Current law allows Swiss companies to disclose less detail on executive pay than U.S. companies. They aren't required to disclose individual pay packages for chief executives and often don't have to mention benefits such as personal loans or housing allowances.

The government's efforts on further pay disclosure don't go far enough for Minder, however. He wants to introduce a law that allows shareholders to block pay packages, among other measures.

Minder says he pays himself "far less" than 100,000 Swiss francs, or about $81,000, a year and took on his campaign because pay levels are so high that "executives don't suffer personal financial hardship even if their performance at the helm of the company is miserable."

"We need to bring this relationship between pay and performance back into line," Minder says.

Among his 25 proposals: giving shareholders the right to block or approve pay packages; a complete ban on "golden parachutes," or pay packages given to executives upon leaving a company; and measures that would force institutional shareholders to disclose how they voted on issues such as approving bonuses.

In setting pay, companies also should consider factors such as customer satisfaction and staff morale, he says.

Minder says he follows his own recommendations in setting his compensation. He owns the company and he sets his pay, considering factors including the company's revenue and the views of customers and its 30 employees.

Many large multinationals based in Switzerland already voluntarily disclose more information than required by law about executive compensation, in line with their international rivals. The more-detailed disclosures at Nestle and Novartis, for example, often draw public criticism at home.

At Novartis's annual shareholders' meeting in early March, Minder questioned the size of Chief Executive Daniel Vasella's pay package. Minder pointed out that the Novartis CEO's pay rose to about 44 million francs ($35.8 million) last year from about 2 million francs in 1996.

While Vasella's pay package wasn't put to a shareholder vote, the company said his golden parachute -- the equivalent of five years' salary -- won't be renewed when the CEO's contract expires in 2009.

Novartis spokesman John Gilardi said the decision to end the award of the golden parachute was a mutual decision made between Vasella and the remuneration committee and is "completely unrelated to anything Minder has done."

Gilardi said the value of Vasella's package last year represented the cumulative value of share grants over a number of years. More than 90 percent of Vasella's compensation is linked to performance-related variables such as stock price, the spokesman added. Novartis declined to comment on Vasella's salary in 1996, saying the company hadn't then adopted the policy of disclosing the chairman's salary.

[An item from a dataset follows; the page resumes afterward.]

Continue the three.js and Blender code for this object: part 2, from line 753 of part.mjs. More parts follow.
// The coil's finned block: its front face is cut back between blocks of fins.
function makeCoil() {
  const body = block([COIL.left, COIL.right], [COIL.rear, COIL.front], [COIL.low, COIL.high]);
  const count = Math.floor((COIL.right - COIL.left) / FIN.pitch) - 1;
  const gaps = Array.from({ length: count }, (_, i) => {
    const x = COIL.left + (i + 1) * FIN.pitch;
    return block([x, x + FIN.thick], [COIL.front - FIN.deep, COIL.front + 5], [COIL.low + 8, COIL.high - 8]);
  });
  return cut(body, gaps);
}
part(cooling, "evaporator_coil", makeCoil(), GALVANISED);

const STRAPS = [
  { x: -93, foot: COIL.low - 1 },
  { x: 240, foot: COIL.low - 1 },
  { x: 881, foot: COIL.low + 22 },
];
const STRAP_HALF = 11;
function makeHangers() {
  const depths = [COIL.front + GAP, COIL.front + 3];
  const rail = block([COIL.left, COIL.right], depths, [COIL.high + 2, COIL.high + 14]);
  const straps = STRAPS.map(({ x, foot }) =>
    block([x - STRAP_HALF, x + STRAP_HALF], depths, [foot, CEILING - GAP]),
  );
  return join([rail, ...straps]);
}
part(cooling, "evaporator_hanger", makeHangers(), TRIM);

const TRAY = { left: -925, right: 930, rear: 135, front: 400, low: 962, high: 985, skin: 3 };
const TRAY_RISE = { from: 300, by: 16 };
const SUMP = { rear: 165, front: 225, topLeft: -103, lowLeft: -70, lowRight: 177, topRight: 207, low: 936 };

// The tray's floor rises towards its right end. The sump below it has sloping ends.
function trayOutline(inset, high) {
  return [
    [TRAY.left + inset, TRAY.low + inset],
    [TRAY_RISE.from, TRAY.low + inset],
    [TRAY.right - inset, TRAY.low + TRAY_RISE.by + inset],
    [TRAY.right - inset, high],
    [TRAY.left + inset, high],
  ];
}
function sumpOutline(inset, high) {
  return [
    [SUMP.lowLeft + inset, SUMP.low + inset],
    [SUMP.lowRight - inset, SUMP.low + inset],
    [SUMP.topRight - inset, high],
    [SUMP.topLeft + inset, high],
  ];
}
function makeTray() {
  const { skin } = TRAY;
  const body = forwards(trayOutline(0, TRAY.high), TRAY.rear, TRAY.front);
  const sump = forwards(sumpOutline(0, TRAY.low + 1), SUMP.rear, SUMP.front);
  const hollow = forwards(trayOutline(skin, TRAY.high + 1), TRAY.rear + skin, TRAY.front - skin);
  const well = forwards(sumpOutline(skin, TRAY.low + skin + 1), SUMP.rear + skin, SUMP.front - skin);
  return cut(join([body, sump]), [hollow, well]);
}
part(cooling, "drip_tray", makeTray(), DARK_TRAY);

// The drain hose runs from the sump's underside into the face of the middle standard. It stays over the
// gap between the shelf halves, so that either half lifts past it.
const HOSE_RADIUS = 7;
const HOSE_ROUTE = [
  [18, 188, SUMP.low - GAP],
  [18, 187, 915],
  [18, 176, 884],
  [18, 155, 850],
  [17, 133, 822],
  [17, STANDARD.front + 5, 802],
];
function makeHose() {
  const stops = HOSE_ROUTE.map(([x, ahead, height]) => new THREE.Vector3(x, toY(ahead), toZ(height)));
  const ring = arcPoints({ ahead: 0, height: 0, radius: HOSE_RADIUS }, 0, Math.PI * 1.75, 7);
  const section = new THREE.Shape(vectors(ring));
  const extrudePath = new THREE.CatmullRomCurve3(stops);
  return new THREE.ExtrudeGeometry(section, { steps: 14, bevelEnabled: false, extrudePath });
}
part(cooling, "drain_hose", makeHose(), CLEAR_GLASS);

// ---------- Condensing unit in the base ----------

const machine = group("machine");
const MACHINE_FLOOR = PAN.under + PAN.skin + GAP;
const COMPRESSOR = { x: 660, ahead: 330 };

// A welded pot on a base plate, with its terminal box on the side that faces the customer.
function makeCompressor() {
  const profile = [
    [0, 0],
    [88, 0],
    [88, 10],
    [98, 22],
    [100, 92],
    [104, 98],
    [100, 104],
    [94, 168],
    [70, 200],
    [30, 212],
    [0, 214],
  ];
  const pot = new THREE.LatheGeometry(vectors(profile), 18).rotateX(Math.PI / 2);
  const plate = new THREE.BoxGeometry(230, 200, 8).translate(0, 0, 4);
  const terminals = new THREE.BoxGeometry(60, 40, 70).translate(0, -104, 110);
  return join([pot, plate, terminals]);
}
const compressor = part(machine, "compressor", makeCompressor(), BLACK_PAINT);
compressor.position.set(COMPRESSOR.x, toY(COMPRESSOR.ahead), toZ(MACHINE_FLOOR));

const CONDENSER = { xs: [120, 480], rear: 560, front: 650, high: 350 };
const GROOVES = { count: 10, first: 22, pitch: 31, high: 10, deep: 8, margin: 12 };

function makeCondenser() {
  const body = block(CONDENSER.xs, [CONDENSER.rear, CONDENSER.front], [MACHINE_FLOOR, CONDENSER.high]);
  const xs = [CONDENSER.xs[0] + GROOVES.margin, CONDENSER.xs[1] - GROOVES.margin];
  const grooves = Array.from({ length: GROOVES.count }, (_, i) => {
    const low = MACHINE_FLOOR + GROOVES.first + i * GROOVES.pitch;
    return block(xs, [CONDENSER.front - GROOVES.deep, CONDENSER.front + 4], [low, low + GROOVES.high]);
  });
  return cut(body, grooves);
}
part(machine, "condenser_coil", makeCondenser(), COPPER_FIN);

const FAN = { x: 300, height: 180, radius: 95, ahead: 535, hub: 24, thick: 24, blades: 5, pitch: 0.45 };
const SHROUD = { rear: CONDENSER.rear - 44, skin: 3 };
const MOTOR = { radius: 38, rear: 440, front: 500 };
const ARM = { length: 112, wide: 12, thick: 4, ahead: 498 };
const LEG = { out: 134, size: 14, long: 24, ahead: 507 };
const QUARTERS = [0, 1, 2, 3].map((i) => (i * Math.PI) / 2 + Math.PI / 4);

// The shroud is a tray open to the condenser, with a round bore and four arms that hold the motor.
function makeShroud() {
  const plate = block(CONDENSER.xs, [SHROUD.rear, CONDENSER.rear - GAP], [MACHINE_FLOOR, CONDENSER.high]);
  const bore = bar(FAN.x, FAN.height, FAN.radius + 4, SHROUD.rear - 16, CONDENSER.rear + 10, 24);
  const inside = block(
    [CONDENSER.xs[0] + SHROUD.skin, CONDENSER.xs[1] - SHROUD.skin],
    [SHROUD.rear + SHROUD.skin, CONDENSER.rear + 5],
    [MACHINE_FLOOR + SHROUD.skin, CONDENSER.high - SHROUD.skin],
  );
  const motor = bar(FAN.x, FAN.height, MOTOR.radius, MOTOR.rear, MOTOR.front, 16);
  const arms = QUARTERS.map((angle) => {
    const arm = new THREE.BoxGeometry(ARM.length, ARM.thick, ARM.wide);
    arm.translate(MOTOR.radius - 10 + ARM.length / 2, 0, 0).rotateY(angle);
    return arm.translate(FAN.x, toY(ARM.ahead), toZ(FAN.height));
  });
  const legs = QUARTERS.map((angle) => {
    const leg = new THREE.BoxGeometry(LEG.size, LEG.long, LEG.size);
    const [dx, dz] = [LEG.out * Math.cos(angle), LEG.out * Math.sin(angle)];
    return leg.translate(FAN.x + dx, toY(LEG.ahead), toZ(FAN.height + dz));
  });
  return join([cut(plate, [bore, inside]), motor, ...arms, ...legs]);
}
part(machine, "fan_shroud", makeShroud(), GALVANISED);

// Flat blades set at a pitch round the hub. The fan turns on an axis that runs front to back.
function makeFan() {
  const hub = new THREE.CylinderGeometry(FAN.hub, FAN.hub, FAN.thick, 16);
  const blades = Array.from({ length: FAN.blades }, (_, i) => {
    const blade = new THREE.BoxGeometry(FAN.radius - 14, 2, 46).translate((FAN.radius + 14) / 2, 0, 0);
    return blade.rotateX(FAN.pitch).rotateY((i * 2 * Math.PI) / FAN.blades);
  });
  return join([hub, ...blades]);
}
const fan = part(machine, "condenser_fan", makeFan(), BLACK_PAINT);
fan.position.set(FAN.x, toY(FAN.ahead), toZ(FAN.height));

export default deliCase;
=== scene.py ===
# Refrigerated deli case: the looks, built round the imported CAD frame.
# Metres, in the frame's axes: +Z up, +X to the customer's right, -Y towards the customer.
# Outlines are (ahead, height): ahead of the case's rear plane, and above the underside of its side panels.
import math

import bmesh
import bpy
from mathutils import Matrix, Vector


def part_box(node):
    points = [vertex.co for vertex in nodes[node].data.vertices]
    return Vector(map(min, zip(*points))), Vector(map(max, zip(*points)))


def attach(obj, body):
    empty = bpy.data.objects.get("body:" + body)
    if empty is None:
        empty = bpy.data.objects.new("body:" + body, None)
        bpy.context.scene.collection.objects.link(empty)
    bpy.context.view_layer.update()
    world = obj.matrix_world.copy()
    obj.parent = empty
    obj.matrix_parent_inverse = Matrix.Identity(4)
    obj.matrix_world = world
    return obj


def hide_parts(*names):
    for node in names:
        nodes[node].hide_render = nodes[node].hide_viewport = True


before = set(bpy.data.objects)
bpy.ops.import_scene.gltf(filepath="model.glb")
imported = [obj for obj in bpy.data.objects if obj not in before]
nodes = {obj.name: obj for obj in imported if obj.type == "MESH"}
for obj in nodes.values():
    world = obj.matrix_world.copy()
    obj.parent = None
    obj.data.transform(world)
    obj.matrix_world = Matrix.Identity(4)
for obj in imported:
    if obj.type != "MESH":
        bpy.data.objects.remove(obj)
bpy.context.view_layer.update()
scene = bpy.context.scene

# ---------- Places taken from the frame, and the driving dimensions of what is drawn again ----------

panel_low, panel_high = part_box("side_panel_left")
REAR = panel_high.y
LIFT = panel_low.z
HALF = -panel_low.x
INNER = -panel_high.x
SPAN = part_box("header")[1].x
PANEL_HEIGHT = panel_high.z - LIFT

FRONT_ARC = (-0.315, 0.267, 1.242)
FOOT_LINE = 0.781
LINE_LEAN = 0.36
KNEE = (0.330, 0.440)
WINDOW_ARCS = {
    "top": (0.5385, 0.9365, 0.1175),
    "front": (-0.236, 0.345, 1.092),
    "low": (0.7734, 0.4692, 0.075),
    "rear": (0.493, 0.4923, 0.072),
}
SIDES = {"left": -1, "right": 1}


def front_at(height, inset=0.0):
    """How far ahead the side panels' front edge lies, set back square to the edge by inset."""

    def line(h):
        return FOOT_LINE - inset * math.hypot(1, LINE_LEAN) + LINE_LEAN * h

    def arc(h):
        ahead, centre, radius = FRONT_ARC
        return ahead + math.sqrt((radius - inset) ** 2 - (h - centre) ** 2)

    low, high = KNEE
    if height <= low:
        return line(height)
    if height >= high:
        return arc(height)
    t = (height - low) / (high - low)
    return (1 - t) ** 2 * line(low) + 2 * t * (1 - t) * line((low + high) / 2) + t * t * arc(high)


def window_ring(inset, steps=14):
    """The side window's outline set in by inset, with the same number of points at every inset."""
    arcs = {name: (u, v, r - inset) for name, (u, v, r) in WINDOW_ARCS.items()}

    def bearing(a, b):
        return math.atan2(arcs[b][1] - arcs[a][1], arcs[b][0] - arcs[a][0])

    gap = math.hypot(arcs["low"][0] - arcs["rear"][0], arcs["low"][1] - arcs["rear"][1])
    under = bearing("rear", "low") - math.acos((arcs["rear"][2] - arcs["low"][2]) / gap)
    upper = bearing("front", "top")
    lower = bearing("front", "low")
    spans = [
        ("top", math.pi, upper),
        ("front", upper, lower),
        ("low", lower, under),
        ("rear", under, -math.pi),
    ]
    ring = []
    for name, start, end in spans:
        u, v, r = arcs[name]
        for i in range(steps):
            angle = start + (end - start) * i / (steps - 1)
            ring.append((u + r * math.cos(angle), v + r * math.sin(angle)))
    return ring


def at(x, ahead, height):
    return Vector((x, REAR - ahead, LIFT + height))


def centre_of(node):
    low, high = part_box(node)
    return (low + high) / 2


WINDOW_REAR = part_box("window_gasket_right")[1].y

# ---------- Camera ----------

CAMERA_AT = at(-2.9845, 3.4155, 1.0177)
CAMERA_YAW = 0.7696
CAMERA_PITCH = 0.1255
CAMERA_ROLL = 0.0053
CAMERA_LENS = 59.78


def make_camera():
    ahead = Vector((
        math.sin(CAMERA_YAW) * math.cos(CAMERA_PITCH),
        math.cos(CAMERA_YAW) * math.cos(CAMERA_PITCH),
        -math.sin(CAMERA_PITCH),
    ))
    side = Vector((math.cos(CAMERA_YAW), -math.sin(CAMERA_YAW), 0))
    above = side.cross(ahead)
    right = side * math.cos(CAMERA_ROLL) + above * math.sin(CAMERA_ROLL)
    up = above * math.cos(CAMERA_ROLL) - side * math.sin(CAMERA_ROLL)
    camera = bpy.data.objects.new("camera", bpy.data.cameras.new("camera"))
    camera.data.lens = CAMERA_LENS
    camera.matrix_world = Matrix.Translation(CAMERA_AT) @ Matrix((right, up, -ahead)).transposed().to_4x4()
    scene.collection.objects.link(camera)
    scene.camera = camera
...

Novartis said it needs to pay salaries that are competitive globally to attract the best scientists. The average Novartis employee's salary rise has outpaced the Swiss average, he said.

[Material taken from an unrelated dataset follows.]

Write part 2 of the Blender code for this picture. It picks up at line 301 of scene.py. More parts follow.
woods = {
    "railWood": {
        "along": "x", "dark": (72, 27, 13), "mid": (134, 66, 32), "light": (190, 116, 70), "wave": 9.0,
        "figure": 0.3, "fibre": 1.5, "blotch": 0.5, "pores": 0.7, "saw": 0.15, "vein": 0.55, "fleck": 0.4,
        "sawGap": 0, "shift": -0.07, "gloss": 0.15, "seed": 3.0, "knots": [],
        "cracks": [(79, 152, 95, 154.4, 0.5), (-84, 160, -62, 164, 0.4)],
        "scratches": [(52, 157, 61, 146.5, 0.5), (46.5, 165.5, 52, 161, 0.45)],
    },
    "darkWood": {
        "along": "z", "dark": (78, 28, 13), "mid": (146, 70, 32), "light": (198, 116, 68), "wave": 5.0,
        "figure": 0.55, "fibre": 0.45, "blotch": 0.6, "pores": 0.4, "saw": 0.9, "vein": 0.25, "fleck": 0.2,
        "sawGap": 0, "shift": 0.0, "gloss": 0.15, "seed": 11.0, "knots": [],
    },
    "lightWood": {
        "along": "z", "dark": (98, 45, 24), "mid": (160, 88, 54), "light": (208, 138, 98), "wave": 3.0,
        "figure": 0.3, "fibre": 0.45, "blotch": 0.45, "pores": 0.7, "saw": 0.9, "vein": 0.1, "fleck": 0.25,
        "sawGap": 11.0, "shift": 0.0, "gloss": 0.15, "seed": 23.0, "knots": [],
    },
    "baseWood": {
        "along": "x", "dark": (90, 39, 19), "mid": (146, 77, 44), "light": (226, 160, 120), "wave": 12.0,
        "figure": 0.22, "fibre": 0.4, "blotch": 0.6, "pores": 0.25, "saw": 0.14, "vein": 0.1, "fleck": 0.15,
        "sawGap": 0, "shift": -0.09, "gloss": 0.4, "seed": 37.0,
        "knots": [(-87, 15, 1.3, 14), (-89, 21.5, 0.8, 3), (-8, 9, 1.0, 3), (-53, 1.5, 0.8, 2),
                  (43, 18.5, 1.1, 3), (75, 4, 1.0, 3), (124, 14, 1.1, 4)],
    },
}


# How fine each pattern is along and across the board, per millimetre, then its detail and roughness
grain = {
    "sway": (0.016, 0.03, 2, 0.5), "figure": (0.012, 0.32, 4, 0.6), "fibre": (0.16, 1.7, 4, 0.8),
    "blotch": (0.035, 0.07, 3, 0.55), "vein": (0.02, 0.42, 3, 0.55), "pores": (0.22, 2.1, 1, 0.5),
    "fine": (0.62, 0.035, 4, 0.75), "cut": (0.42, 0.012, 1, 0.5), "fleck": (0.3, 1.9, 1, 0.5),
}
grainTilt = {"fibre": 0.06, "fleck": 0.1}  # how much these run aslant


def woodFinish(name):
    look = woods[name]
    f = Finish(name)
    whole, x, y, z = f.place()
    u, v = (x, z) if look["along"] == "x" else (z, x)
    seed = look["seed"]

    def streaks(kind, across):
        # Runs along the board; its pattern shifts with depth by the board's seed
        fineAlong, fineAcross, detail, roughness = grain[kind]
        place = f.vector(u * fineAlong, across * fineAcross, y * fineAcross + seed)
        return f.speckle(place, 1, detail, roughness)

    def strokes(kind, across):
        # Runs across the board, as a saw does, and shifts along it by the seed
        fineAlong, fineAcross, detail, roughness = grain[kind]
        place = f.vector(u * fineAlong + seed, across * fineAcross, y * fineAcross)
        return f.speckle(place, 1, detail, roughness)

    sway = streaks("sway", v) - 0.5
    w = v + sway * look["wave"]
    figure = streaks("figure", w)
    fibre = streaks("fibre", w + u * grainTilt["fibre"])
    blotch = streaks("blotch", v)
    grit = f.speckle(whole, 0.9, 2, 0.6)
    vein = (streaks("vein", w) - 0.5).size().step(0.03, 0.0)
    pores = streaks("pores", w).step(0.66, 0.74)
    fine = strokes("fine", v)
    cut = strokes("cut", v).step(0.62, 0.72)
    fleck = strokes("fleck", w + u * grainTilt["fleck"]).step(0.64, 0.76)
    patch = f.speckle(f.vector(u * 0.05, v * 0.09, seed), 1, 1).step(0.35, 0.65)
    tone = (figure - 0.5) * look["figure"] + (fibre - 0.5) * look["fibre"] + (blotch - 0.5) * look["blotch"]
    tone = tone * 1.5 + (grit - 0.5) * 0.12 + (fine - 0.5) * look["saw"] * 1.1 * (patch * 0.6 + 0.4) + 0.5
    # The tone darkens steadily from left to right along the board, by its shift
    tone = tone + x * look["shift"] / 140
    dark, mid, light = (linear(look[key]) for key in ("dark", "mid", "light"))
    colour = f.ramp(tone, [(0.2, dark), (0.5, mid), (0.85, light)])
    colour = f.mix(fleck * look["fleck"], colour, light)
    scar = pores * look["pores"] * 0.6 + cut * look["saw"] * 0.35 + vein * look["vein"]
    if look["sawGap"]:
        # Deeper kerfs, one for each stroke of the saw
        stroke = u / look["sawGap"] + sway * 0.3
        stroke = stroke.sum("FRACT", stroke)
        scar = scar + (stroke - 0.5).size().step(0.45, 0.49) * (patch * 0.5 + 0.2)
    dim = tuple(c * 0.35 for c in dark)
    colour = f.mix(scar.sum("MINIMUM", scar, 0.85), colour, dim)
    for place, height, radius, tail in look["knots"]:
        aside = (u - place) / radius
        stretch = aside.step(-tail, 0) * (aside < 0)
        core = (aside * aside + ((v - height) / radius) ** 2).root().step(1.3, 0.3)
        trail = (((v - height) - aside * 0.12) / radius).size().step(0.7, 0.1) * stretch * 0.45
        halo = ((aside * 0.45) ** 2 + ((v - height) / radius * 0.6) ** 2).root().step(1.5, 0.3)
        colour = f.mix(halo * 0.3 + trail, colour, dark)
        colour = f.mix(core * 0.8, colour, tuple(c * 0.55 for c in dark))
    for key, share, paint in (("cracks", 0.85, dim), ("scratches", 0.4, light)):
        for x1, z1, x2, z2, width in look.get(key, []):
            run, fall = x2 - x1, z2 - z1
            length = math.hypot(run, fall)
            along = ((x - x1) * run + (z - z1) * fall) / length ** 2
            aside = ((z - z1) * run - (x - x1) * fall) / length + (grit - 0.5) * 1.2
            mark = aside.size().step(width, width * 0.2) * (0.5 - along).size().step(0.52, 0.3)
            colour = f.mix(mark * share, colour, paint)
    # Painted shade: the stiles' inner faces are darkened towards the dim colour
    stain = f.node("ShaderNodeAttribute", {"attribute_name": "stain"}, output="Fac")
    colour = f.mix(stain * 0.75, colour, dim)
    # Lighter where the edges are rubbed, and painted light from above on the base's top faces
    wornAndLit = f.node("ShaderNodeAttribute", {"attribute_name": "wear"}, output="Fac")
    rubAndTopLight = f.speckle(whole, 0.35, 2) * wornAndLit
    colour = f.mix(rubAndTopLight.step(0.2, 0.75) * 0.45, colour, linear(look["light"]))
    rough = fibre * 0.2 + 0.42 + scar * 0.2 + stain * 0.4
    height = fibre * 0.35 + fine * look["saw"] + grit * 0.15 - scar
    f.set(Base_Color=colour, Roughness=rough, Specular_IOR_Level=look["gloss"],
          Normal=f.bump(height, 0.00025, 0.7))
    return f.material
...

Spokespeople for UBS, Credit Suisse and Nestle declined to comment on Minder's cause. They said their compensation practices reflected international standards and were necessary to attract global talent to their companies.

If Minder collects 100,000 signatures, his proposals will be put to the Swiss Parliament and federal councilors. They can come up with a counterproposal or allow a popular vote on Minder's proposals, thanks to the Swiss tradition of direct democracy. Minder has until May 2008 to hand in the signatures, and he says he is "very well on track," without being specific. A national vote may not follow for at least a year.

While the chances of success for a popular vote, known as a plebiscite, are very slim, the move to force a vote makes the issue part of the mainstream political agenda, said Wolf Linder, a professor of politics at the University of Berne. "Many political ideas have been brought to a vote by means of popular initiatives and often against the firm conviction of almost all political elites," he said.